══ DATASET ENTRIES ══

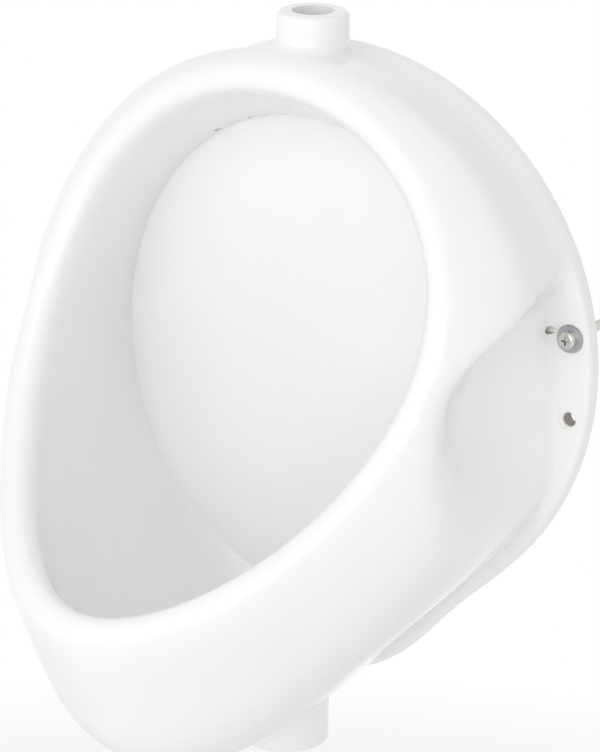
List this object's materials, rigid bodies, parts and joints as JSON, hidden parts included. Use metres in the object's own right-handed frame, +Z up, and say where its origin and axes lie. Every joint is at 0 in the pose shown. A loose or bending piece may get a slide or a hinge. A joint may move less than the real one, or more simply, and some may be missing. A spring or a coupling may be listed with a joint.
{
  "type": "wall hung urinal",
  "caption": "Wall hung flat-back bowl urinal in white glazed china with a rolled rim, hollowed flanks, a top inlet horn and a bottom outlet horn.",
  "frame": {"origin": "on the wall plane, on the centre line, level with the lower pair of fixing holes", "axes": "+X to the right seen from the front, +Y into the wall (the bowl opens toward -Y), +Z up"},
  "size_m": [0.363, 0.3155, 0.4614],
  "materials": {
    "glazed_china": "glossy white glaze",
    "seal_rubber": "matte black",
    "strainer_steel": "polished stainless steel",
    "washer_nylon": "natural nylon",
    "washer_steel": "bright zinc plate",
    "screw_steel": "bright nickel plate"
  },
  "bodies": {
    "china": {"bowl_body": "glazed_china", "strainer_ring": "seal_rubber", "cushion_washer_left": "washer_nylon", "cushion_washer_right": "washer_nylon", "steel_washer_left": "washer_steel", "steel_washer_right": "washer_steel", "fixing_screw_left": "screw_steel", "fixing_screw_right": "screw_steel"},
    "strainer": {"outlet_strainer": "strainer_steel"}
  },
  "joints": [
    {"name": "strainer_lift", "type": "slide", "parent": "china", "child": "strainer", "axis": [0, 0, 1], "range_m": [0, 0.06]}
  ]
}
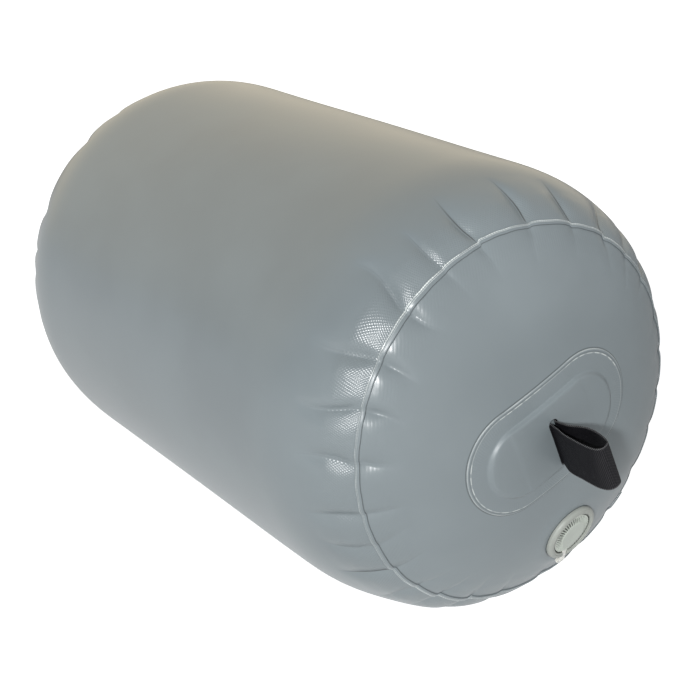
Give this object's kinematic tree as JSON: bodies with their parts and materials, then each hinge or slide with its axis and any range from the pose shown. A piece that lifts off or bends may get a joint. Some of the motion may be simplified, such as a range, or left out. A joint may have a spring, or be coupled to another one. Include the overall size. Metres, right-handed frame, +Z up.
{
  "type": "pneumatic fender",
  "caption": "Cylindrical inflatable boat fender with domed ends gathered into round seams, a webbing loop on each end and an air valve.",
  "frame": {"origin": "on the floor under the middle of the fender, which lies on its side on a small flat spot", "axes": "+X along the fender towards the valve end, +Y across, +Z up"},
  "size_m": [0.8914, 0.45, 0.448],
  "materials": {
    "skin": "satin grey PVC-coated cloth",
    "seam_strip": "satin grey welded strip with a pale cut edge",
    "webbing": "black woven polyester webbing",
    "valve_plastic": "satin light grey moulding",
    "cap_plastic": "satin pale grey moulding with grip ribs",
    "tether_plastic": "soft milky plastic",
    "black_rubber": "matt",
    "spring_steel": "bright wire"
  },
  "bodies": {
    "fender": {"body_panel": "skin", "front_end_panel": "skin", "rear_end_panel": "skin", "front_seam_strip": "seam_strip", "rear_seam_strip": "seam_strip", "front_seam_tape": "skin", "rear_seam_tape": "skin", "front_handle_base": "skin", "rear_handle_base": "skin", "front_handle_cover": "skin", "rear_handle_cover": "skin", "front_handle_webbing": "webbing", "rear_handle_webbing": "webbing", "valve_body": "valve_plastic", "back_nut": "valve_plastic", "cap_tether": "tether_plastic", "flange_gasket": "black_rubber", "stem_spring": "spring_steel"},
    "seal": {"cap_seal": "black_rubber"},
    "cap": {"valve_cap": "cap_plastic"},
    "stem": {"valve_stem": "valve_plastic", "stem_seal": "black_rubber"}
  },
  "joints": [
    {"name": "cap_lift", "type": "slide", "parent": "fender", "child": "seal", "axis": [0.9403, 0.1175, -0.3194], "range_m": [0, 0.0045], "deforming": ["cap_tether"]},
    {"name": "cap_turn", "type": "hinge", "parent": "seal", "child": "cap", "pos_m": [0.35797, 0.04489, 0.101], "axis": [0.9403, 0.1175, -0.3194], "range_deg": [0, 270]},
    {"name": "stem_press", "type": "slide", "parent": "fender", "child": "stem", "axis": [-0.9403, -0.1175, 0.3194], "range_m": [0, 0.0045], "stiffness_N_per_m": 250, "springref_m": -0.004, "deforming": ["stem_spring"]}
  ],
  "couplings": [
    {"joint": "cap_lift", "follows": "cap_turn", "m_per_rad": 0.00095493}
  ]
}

═══

In the records shown above, how many lines include the word "handed"? Answer with the number only.

2